Transcribe the stretch of entries below from the line with "imported = [obj" through the line with "LOOK_TURN = 35", exactly and with both ends included; leave out all other lines.

● ● ● ● ●

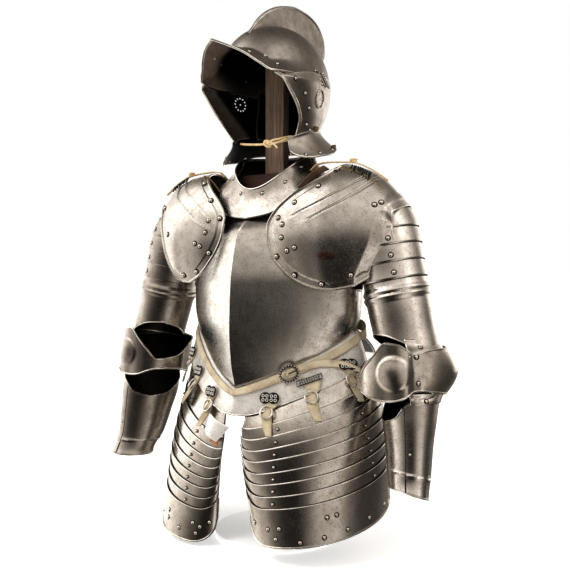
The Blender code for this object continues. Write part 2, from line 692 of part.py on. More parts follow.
def stand():
    half_x, half_y = POST_HALF
    block("stand_post", (-half_x, -half_y, BASE_THICK + GAP - SET.z), (half_x, half_y, POST_TOP), WOOD)
    outlined("stand_crossboard",
             [(-0.150, 0.632), (0.150, 0.632), (0.150, 0.650), (0.060, 0.705), (-0.060, 0.705), (-0.150, 0.650)],
             -half_y - GAP - 0.020, -half_y - GAP, BOARD)
    disc = bmesh.new()
    bmesh.ops.create_cone(disc, cap_ends=True, segments=40, radius1=BASE_RADIUS, radius2=BASE_RADIUS, depth=BASE_THICK)
    bmesh.ops.translate(disc, verts=disc.verts, vec=(0, 0, BASE_THICK / 2 - SET.z))
    finish("stand_base", disc, PAINT)


def build():
    # Helmet
    plate("helmet_skull", skull, 32, 10)
    comb("helmet_comb")
    plate("helmet_nape", nape, 14, 3)
    plate("helmet_neck_guard", neck_guard, 20, 2)
    chin = [Vector(corner) for corner in ((0.066, -0.034, 0.769), (0.034, -0.046, 0.763), (0.0, -0.050, 0.761),
                                          (-0.034, -0.046, 0.764), (-0.066, -0.034, 0.769))]
    cord("chin_lace", smooth_path(chin, 4), 0.0026, LACING)
    # Collar and cuirass
    plate("collar_front", collar_front, 18, 3)
    plate("collar_back", collar_back, 18, 3)
    plate("breastplate", breastplate, 26, 11)
    plate("backplate", backplate, 22, 10)
    plate("fauld", fauld, 26, 4)
    plate("waist_belt", belt_surface, 48, 1, LEATHER, HIDE)
    # The paired pieces
    for word, side in (("left", 1), ("right", -1)):
        plate(f"cheek_piece_{word}", cheek, 7, 6, side=side)
        shoulder_strap(side, f"shoulder_strap_{word}")
        plate(f"pauldron_{word}", pauldron_main(side), 22, 7, side=side)
        for index in range(len(LAME_Z) - 1):
            plate(f"shoulder_lame_{word}_{index + 1}", shoulder_lame(index), 12, 1, side=side)
        plate(f"upper_cannon_{word}", upper_cannon, 16, 8, side=side)
        plate(f"elbow_{word}", elbow, 30, 4, side=side)
        plate(f"lower_cannon_{word}", lower_cannon(side), 16, 5, side=side)
        for index in range(len(TASSET_LAMES) - 1):
            rows = 4 if index == 0 else 2 if index == len(TASSET_LAMES) - 2 else 1
            plate(f"tasset_{word}_{index + 1}", tasset_plate(index, side), 12, rows, side=side)
        for number, turn in enumerate(STRAP_TURNS, 1):
            tasset_strap(math.radians(turn), side, f"tasset_strap_{word}_{number}")
    stand()


build()
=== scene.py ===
import bisect
import math
import random

import bmesh
import bpy
from mathutils import Matrix, Vector
from mathutils.kdtree import KDTree


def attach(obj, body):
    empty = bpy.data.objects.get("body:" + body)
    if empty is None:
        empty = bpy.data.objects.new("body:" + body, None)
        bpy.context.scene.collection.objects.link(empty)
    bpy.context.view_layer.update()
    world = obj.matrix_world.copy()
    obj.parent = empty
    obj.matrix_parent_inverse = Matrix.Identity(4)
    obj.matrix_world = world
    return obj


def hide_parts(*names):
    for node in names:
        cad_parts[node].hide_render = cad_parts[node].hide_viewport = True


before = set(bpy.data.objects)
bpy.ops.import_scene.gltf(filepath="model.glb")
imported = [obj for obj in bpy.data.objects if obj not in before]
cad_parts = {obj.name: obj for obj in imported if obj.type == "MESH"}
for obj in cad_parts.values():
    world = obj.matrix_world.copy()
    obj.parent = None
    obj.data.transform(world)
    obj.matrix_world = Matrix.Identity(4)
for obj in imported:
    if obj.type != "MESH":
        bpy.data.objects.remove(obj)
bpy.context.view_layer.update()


# The studio
# A level view from the armour's front left, a pale floor, and a soft surround: broad boxes of light
# raised in front and to the armour's right, white walls behind it, and dark ones level with the camera.
LOOK_FROM = (0.929, -1.3126, 0.539)
LOOK_TURN = 35

eye = bpy.data.cameras.new("view")
eye.lens = 50.53
eye.shift_x = 0.0140
eye.shift_y = -0.0351
camera = bpy.data.objects.new("view", eye)
camera.location = LOOK_FROM
camera.rotation_euler = (math.radians(90), 0, math.radians(LOOK_TURN))
bpy.context.collection.objects.link(camera)
bpy.context.scene.camera = camera
bpy.context.scene.view_settings.view_transform = "Standard"
bpy.context.scene.view_settings.gamma = 0.82


def add(tree, kind, settings=None, **inputs):
    """A shader node with its settings and its inputs, each a value or another node's socket."""
    made = tree.nodes.new(kind)
    for name, value in (settings or {}).items():
        setattr(made, name, value)
    for name, value in inputs.items():
        key = int(name[1:]) if name[0] == "_" else name.replace("_", " ")
        socket = made.inputs[key]
        if isinstance(value, bpy.types.NodeSocket):
            tree.links.new(value, socket)
        else:
            socket.default_value = value
    return made


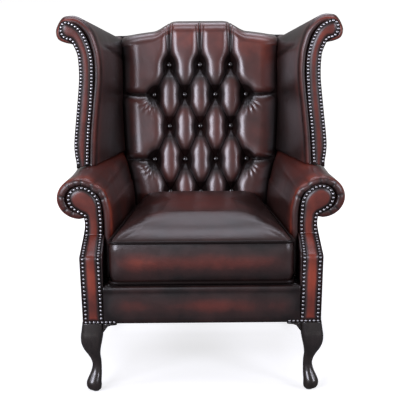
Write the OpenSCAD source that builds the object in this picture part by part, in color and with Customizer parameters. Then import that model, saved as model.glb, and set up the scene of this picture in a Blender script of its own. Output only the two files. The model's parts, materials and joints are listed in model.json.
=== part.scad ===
// Wingback armchair with a buttoned back, scrolled wings and arms, studded facings,
// a loose piped seat cushion, cabriole front legs and raked rear legs.
// The front faces -Y, Z is up, and left and right are as seen from the front.

/* [Overall] */
// Height of the wing scrolls above the floor
overall_h = 1080; // [1040:1:1120]
// Width across the wing scrolls
overall_w = 866; // [850:1:884]
// Height of the upholstery's lower edge above the floor
body_z = 215; // [195:1:235]
// Width across the outside arm panels at the front
front_w = 694; // [690:1:700]
// Width across the outside panels at the back
rear_w = 630; // [624:1:636]
// Lean of the back from upright, in degrees
rake = 11; // [8:0.5:13]

/* [Seat] */
// Distance from the front rail's face to the face of the back
seat_d = 530; // [510:1:550]
// Height of the platform that the cushion rests on
deck_z = 332; // [320:1:340]
// Thickness of the platform's padding
deck_t = 29; // [20:1:29]
// Thickness of the platform's cover
deck_cover_t = 2; // [1:0.5:4]

/* [Cushion] */
// Half width of the cushion at its front
cushion_front_x = 268; // [255:1:269]
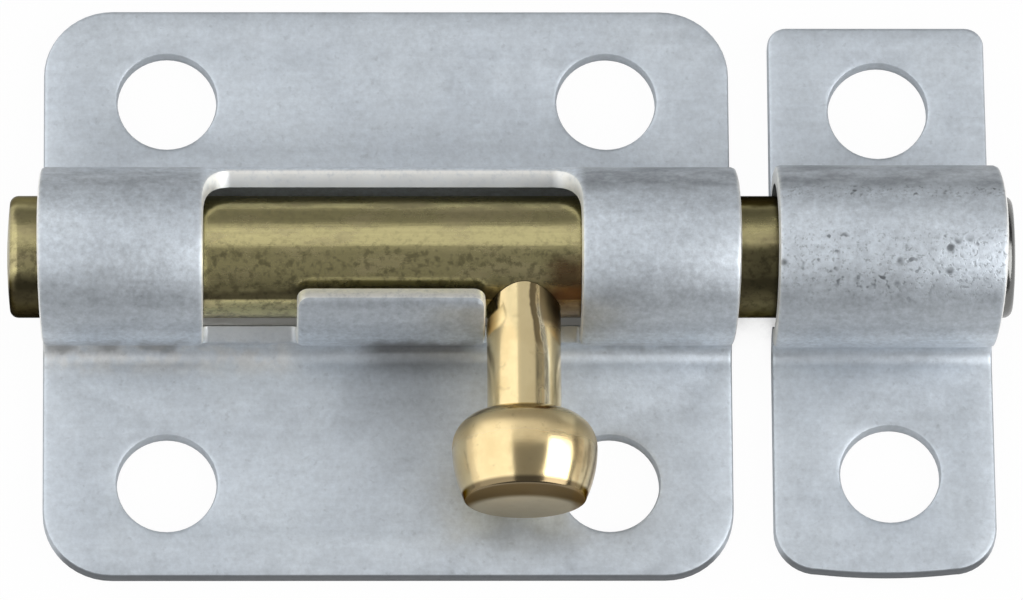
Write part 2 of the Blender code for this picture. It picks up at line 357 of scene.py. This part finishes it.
def barrel_side_grime_and_shade(n):
    """Lightness along the barrels' sides: patchy grime and painted shade on the far one, but not
    beside the window, and painted shade on the near one."""
    patches = n.noise((330, 700, 700), detail=4, roughness=0.65, shift=(5.2, 8.8, 1.9))
    patches = n.ramp(patches, 0.35, 0.65)
    more_to_the_right = n.ramp(n.x, 0.0, 0.0040, low=0.18, high=0.32)
    # Far side: painted shade, stronger to the right, with patchy grime
    far_grime_and_shade = n.times(
        n.ramp(n.y, 0.0026, 0.0037),
        n.ramp(n.z, *ABOVE_FOLD_FOOT),
        n.math("MULTIPLY_ADD", patches, 0.22, more_to_the_right),
        n.ramp(n.away(n.x, WINDOW_X), 0.0095, 0.0102),
    )
    # Near side: painted shade
    near_painted_shade = n.times(n.ramp(n.y, -0.0006, -0.0030), n.ramp(n.z, 0.0050, 0.0064))
    return n.times(n.math("SUBTRACT", 1.0, far_grime_and_shade), n.scale_by(near_painted_shade, NEAR_SIDE_SHADE_TONE))


def case_marks(n, colour, tone):
    """The case alone: grime and painted crease shade in the fold's near foot, a painted shadow
    below the tab, a pale stain with painted light at its left, and a painted knob shadow on the
    flange.
    """
    near_fold = n.ramp(n.y, *NEAR_FOLD)
    # Broken grime and painted crease shade in the fold's near foot at both ends of the case, with
    # ragged edges
    wave = n.noise((700, 90, 90), detail=3, roughness=0.6, shift=(0.7, 3.9, 8.2))
    wave = n.ragged(wave, 0.0030)
    foot = n.times(n.ramp(n.math("ADD", n.z, wave), 0.0052, 0.0038), near_fold)
    low_edge = n.ramp(n.math("ADD", n.z, n.times(wave, 0.25)), 0.00118, 0.00146)
    broken = n.noise((420, 90, 90), detail=2, roughness=0.5, shift=(4.1, 1.1, 9.9))
    broken = n.ramp(broken, 0.42, 0.56)
    left_end = n.ramp(n.x, -0.0155, -0.0168)
    right_end = n.ramp(n.x, 0.0038, 0.0042, high=0.6)
    ends = n.times(broken, n.math("ADD", left_end, right_end), low_edge, ENDS_GRIME_AND_SHADE_COVER)
    # Painted shadow below the tab: on the fold's foot, and as painted shade lower down the foot
    painted_tab_shadow = n.ramp(n.away(n.x, TAB_SHADOW_X), 0.0036, 0.0019, high=0.66)
    # Painted shadow of the tab and knob on the fold's foot
    smudge = n.times(painted_tab_shadow, n.ramp(n.z, 0.00098, 0.00130))
    grime_and_shade = n.times(foot, n.most(ends, smudge))
    foot_end = n.ramp(n.y, -0.0048, -0.0036)
    foot_low = n.ramp(n.z, 0.0020, 0.0014)
    shade = n.times(foot_end, near_fold, painted_tab_shadow, foot_low, SHADE_COVER)
    # A pale stain at the left of the fold, which also paints light there
    blotch = n.noise(650, detail=3, roughness=0.6, shift=(8.3, 2.5, 1.4))
    stain = n.times(
        n.ramp(n.x, -0.0105, -0.0122),
        n.ramp(n.y, -0.0050, -0.0038),
        n.ramp(n.z, 0.0030, 0.0020),
        near_fold,
        n.ramp(blotch, 0.40, 0.58, low=0.15, high=0.50),
    )
    # Painted shadow of the knob on the flange below the tab
    painted_knob_shadow = n.times(
        n.ramp(n.away(n.x, KNOB_SHADOW_X), 0.0040, 0.0012),
        n.ramp(n.y, -0.0082, -0.0060),
        n.ramp(n.y, -0.0036, -0.0042),
    )
    colour = n.mix(stain, colour, ZINC_STAIN_AND_LIGHT)
    colour = n.mix(n.most(grime_and_shade, shade), colour, ZINC_GRIME_AND_SHADE)
    return colour, n.times(tone, n.scale_by(painted_knob_shadow, KNOB_SHADOW_TONE))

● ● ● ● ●

### Solution below
imported = [obj for obj in bpy.data.objects if obj not in before]
cad_parts = {obj.name: obj for obj in imported if obj.type == "MESH"}
for obj in cad_parts.values():
    world = obj.matrix_world.copy()
    obj.parent = None
    obj.data.transform(world)
    obj.matrix_world = Matrix.Identity(4)
for obj in imported:
    if obj.type != "MESH":
        bpy.data.objects.remove(obj)
bpy.context.view_layer.update()


# The studio
# A level view from the armour's front left, a pale floor, and a soft surround: broad boxes of light
# raised in front and to the armour's right, white walls behind it, and dark ones level with the camera.
LOOK_FROM = (0.929, -1.3126, 0.539)
LOOK_TURN = 35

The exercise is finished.